The second idea is more of a rent-to-own structure; the homeowner puts together the same sort of deal, in which a higher-than-market rent is charged over a five-year lease, and at the end of the five years the lease has an associated cash-out value and includes either the obligation or an option to buy with the cash-out value available as a down payment. This even more transparently lends itself to REITs.

In the former case the forced savings, as in a regular mortgage, was hidden in the ownership of the house in the form of home equity; in this case it's hidden in the cash-out value of the lease. In either case there's a long-run contract whose terms are breached by failing to make this conversion of liquid wealth into something less liquid. In both cases, the terms of the deal should be amenable to both a buyer and a seller on market terms, so that there should be no need for a government subsidy. It might be, though, that there's a status quo bias or coordination problem in the market, where there's little willingness to try these things because it isn't much done yet and wouldn't be worth working out for a one-off; it is also possible that the mortgage interest deduction and other terms of the tax code discourage this sort of thing.

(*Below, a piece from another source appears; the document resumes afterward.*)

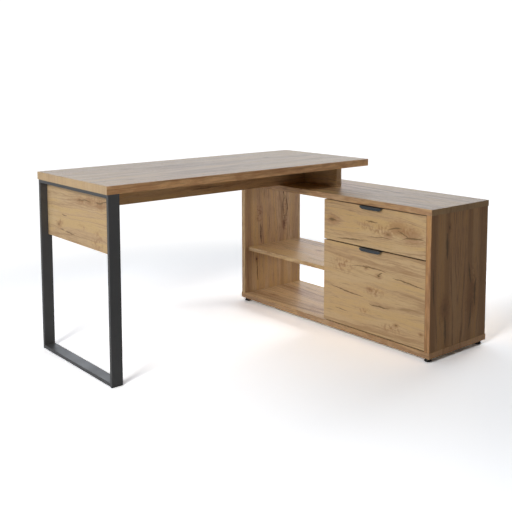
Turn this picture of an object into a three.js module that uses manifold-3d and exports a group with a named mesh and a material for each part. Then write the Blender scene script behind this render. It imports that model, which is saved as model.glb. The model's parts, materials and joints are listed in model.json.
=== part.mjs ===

If the commanding heights in Washington think long-term home ownership for this class of people is a social good, creating some kind of tax incentive or subsidy to encourage REITs to do this might be an efficient way to do it with taxpayer money.

Monday, December 8, 2008

systemic risk

Banks should be required to sell short large baskets of each others' securities so as to reduce the correlation of their own likelihood of failing with that of other banks in the system.